Having three players around a keyboard wasn't something unusual to us - in fact we had to do it all the time for multiplayer games, because the luxury of having a separate input device for each player was something rather more common on consoles at that stage. We didn't have a joystick, or indeed anywhere to plug one in, because thanks to an absurdity of PC architecture at the time the joystick port was usually located on the sound card, and the 386 didn't have one of those. But playing co-operatively in control of one single player... that was something new to us. A visit to the controls screen later, we came up with this.
The keyboard was divided into three portions, with rough roles of pilot (me, in charge of where the ship was pointing as well as strafe controls), navigator (, who despite having an apparently small share of the keyboard had the vital role of deciding how fast we were going, as well as having all the roll controls to attempt to keep us upright and the automap, which is an absolute lifesaver in this game) and gunner (my youngest brother, who had the simplest job but also perhaps the most enjoyable).

The automap is often your only hope for making sense of the tangle. If it's not clear in the shrunken screenshot, bear in mind that this is the third level.
And I seem to remember it working reasonably well, after a while. After quite a lot of awkward spinning around, flying into walls, and having to get out of the habit of confidently ramming right into every robot we came across, we eventually learned to co-operate with each other and could navigate the mines with reasonable comfort. The first level, anyway, was decent enough for the most part - though it should have been considering that we were playing on the first difficulty level, Trainee mode. After flying down a couple of slightly curved and comparatively non-torturous tunnels, blowing a door up to rescue some hostages, finding an important-looking red key and going back the way you came, you can open the red door and gently fly down into a large room, where you're confronted with the big round reactor spinning away and happily firing big red bolts at you for some reason.

Our gunner wasn't having any of that, and began hammering away at it with all lasers and missiles blazing simultaneously. Now, bear in mind that we were playing without the benefit of sound as I implied above, and also without the further benefit of knowing what the actual goal of the game was. I must have thought that like most other bosses I'd encountered in games at the time, it would just blow up when it was defeated and that would be that. Which might excuse why nobody seemed to notice the timer that had appeared at the top of the HUD until it read "T-20 S".
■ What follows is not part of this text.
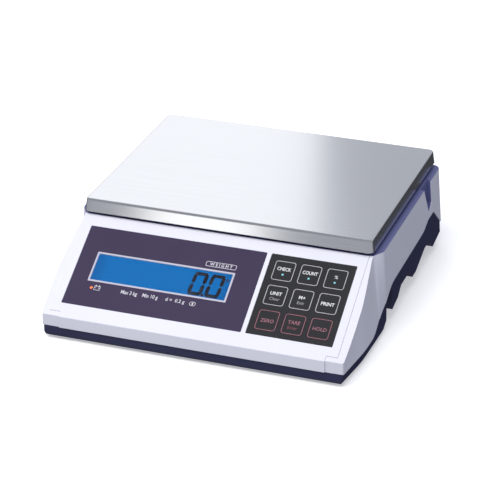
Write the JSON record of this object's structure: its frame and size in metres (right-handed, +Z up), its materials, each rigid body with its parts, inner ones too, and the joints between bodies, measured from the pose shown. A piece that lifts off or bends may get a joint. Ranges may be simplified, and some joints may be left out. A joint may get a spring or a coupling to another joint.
{
  "type": "counting scale",
  "caption": "Bench counting scale: flat stainless platter over a sloping front panel with a blue display and a square keypad, on a dark base with levelling feet.",
  "frame": {"origin": "on the table, under the middle of the whole scale", "axes": "+Z up, -Y towards the operator and the sloping panel, +X to the operator's right"},
  "size_m": [0.3302, 0.3512, 0.1087],
  "materials": {
    "white_abs": "fine moulded texture",
    "navy_abs": "fine moulded texture",
    "stainless": "fine brushed",
    "cast_aluminium": "as cast",
    "cell_aluminium": "machined",
    "black_rubber": "matt",
    "zinc_steel": "zinc plated",
    "display_film": "satin printed film",
    "key_film": "satin printed film",
    "light_grey_abs": "smooth",
    "clear_acrylic": "polished",
    "lcd_blue": "back-lit",
    "light_guide": "smooth",
    "circuit_board": "solder mask",
    "switch_black": "fine moulded texture",
    "component_black": "satin",
    "amber_lamp": "clear tinted",
    "battery_case": "fine moulded texture",
    "terminal_brass": "plain",
    "level_fluid": "clear tinted",
    "ribbon_grey": "flexible",
    "cable_black": "flexible",
    "wire_red": "flexible",
    "plate_metal": "satin anodised"
  },
  "bodies": {
    "case": {"upper_housing": "white_abs", "lower_base": "navy_abs", "load_cell": "cell_aluminium", "load_cell_base_spacer": "cell_aluminium", "load_cell_base_screws": "zinc_steel", "display_label": "display_film", "display_bezel": "light_grey_abs", "display_window": "clear_acrylic", "lcd_glass": "lcd_blue", "lcd_backlight": "light_guide", "display_board": "circuit_board", "display_board_screws": "zinc_steel", "keypad_overlay": "key_film", "key_switches": "switch_black", "charge_lamp": "amber_lamp", "main_board": "circuit_board", "main_board_parts": "component_black", "main_board_screws": "zinc_steel", "serial_port": "zinc_steel", "serial_port_nuts": "zinc_steel", "dc_jack": "switch_black", "power_switch_body": "switch_black", "battery": "battery_case", "battery_terminals": "terminal_brass", "battery_cover": "navy_abs", "battery_cover_screws": "zinc_steel", "level_vial_bezel": "light_grey_abs", "level_vial_glass": "level_fluid", "case_screws": "zinc_steel", "foot_inserts": "terminal_brass", "display_ribbon": "ribbon_grey", "load_cell_lead": "cable_black", "battery_leads": "wire_red", "rating_plate": "plate_metal"},
    "support": {"platter_support": "cast_aluminium", "platter_cushions": "black_rubber", "overload_stop_screws": "zinc_steel", "overload_stop_nuts": "zinc_steel", "load_cell_top_spacer": "cell_aluminium", "load_cell_top_screws": "zinc_steel"},
    "platter": {"platter": "stainless"},
    "power_rocker": {"power_rocker": "switch_black"},
    "key_check": {"key_check": "key_film"},
    "key_count": {"key_count": "key_film"},
    "key_percent": {"key_percent": "key_film"},
    "key_unit": {"key_unit": "key_film"},
    "key_memory": {"key_memory": "key_film"},
    "key_print": {"key_print": "key_film"},
    "key_zero": {"key_zero": "key_film"},
    "key_tare": {"key_tare": "key_film"},
    "key_hold": {"key_hold": "key_film"},
    "foot_front_left_pad": {"foot_front_left_pad": "black_rubber"},
    "foot_front_left_knob": {"foot_front_left_knob": "switch_black"},
    "foot_front_right_pad": {"foot_front_right_pad": "black_rubber"},
    "foot_front_right_knob": {"foot_front_right_knob": "switch_black"},
    "foot_rear_left_pad": {"foot_rear_left_pad": "black_rubber"},
    "foot_rear_left_knob": {"foot_rear_left_knob": "switch_black"},
    "foot_rear_right_pad": {"foot_rear_right_pad": "black_rubber"},
    "foot_rear_right_knob": {"foot_rear_right_knob": "switch_black"}
  },
  "joints": [
    {"name": "weighing_travel", "type": "slide", "parent": "case", "child": "support", "axis": [0, 0, -1], "range_m": [0, 0.0004], "stiffness_N_per_m": 200000, "springref_m": -0.00008},
    {"name": "platter_lift_off", "type": "slide", "parent": "support", "child": "platter", "axis": [0, 0, 1], "range_m": [0, 0.12]},
    {"name": "power_rocker_tilt", "type": "hinge", "parent": "case", "child": "power_rocker", "pos_m": [0.122, 0.16964, 0.06179], "axis": [1, 0, 0], "range_deg": [0, 18]},
    {"name": "key_check_press", "type": "slide", "parent": "case", "child": "key_check", "axis": [0, 0.5069, -0.862], "range_m": [0, 0.0005], "stiffness_N_per_m": 1500, "springref_m": -0.0003},
    {"name": "key_count_press", "type": "slide", "parent": "case", "child": "key_count", "axis": [0, 0.5069, -0.862], "range_m": [0, 0.0005], "stiffness_N_per_m": 1500, "springref_m": -0.0003},
    {"name": "key_percent_press", "type": "slide", "parent": "case", "child": "key_percent", "axis": [0, 0.5069, -0.862], "range_m": [0, 0.0005], "stiffness_N_per_m": 1500, "springref_m": -0.0003},
    {"name": "key_unit_press", "type": "slide", "parent": "case", "child": "key_unit", "axis": [0, 0.5069, -0.862], "range_m": [0, 0.0005], "stiffness_N_per_m": 1500, "springref_m": -0.0003},
    {"name": "key_memory_press", "type": "slide", "parent": "case", "child": "key_memory", "axis": [0, 0.5069, -0.862], "range_m": [0, 0.0005], "stiffness_N_per_m": 1500, "springref_m": -0.0003},
    {"name": "key_print_press", "type": "slide", "parent": "case", "child": "key_print", "axis": [0, 0.5069, -0.862], "range_m": [0, 0.0005], "stiffness_N_per_m": 1500, "springref_m": -0.0003},
    {"name": "key_zero_press", "type": "slide", "parent": "case", "child": "key_zero", "axis": [0, 0.5069, -0.862], "range_m": [0, 0.0005], "stiffness_N_per_m": 1500, "springref_m": -0.0003},
    {"name": "key_tare_press", "type": "slide", "parent": "case", "child": "key_tare", "axis": [0, 0.5069, -0.862], "range_m": [0, 0.0005], "stiffness_N_per_m": 1500, "springref_m": -0.0003},
    {"name": "key_hold_press", "type": "slide", "parent": "case", "child": "key_hold", "axis": [0, 0.5069, -0.862], "range_m": [0, 0.0005], "stiffness_N_per_m": 1500, "springref_m": -0.0003},
    {"name": "foot_front_left_raise", "type": "slide", "parent": "case", "child": "foot_front_left_pad", "axis": [0, 0, 1], "range_m": [0, 0.0035]},
    {"name": "foot_front_left_turn", "type": "hinge", "parent": "foot_front_left_pad", "child": "foot_front_left_knob", "pos_m": [-0.128, -0.14, 0], "axis": [0, 0, 1], "range_deg": [0, 1009]},
    {"name": "foot_front_right_raise", "type": "slide", "parent": "case", "child": "foot_front_right_pad", "axis": [0, 0, 1], "range_m": [0, 0.0035]},
    {"name": "foot_front_right_turn", "type": "hinge", "parent": "foot_front_right_pad", "child": "foot_front_right_knob", "pos_m": [0.128, -0.14, 0], "axis": [0, 0, 1], "range_deg": [0, 1009]},
    {"name": "foot_rear_left_raise", "type": "slide", "parent": "case", "child": "foot_rear_left_pad", "axis": [0, 0, 1], "range_m": [0, 0.0035]},
    {"name": "foot_rear_left_turn", "type": "hinge", "parent": "foot_rear_left_pad", "child": "foot_rear_left_knob", "pos_m": [-0.128, 0.14, 0], "axis": [0, 0, 1], "range_deg": [0, 1009]},
    {"name": "foot_rear_right_raise", "type": "slide", "parent": "case", "child": "foot_rear_right_pad", "axis": [0, 0, 1], "range_m": [0, 0.0035]},
    {"name": "foot_rear_right_turn", "type": "hinge", "parent": "foot_rear_right_pad", "child": "foot_rear_right_knob", "pos_m": [0.128, 0.14, 0], "axis": [0, 0, 1], "range_deg": [0, 1009]}
  ],
  "couplings": [
    {"joint": "foot_front_left_turn", "follows": "foot_front_left_raise", "rad_per_m": 5026.5},
    {"joint": "foot_front_right_turn", "follows": "foot_front_right_raise", "rad_per_m": 5026.5},
    {"joint": "foot_rear_left_turn", "follows": "foot_rear_left_raise", "rad_per_m": 5026.5},
    {"joint": "foot_rear_right_turn", "follows": "foot_rear_right_raise", "rad_per_m": 5026.5}
  ]
}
"It looks like it's going to explode," said , clearly being the most observant of the lot of us. A glance at it led to agreement in the form of a sort of instant random panic, with everyone who had their fingers anywhere near a movement control hitting them to pull the craft in all directions at once towards the nearest available-looking passageways. With no idea how to escape, we fought over our controls for the remaining seconds (it didn't help that the game starts strobing the lights and shaking the level around you more as the timer descreases, too) and somehow, by just moving on average in one particular direction, found ourselves in front of another tunnel that I thought led back the way we had come.

"Go in there!" somebody screamed. It was probably me as I saw the last couple of seconds tick past. And dutifully stabbed the A key, propelling us down the randomly chosen passageway in front of us. I had given up in frustration at our inadequacy of working under pressure at this point, thinking that at least we would know to watch out for this happening when we got here on our next life. But then - I promise, Bond film like as it seems, with honestly half a second to go, I suddenly saw the reassuring words "NOW EXITING THE MINE!" appear on the message list at the top of the screen. A moment later, we got the end of level cut-scene of the ship hurtling along the emergency passageway, explosions going off behind it the whole way (which always happens, no matter how long you actually had left when you got to the exit) and finally triumphantly spinning out of the mine and up away from the surface as the whole thing blew up. It was a triumphant first victory - from the jaws of death, our in-game pilot had miraculously lived!

Like every FPS of the time, you could connect to other players on a network and fly around blasting each other to bits - the game did have a real multiplayer mode. But I've never played it, and somehow I don't think that it was anywhere near as good as our invented one.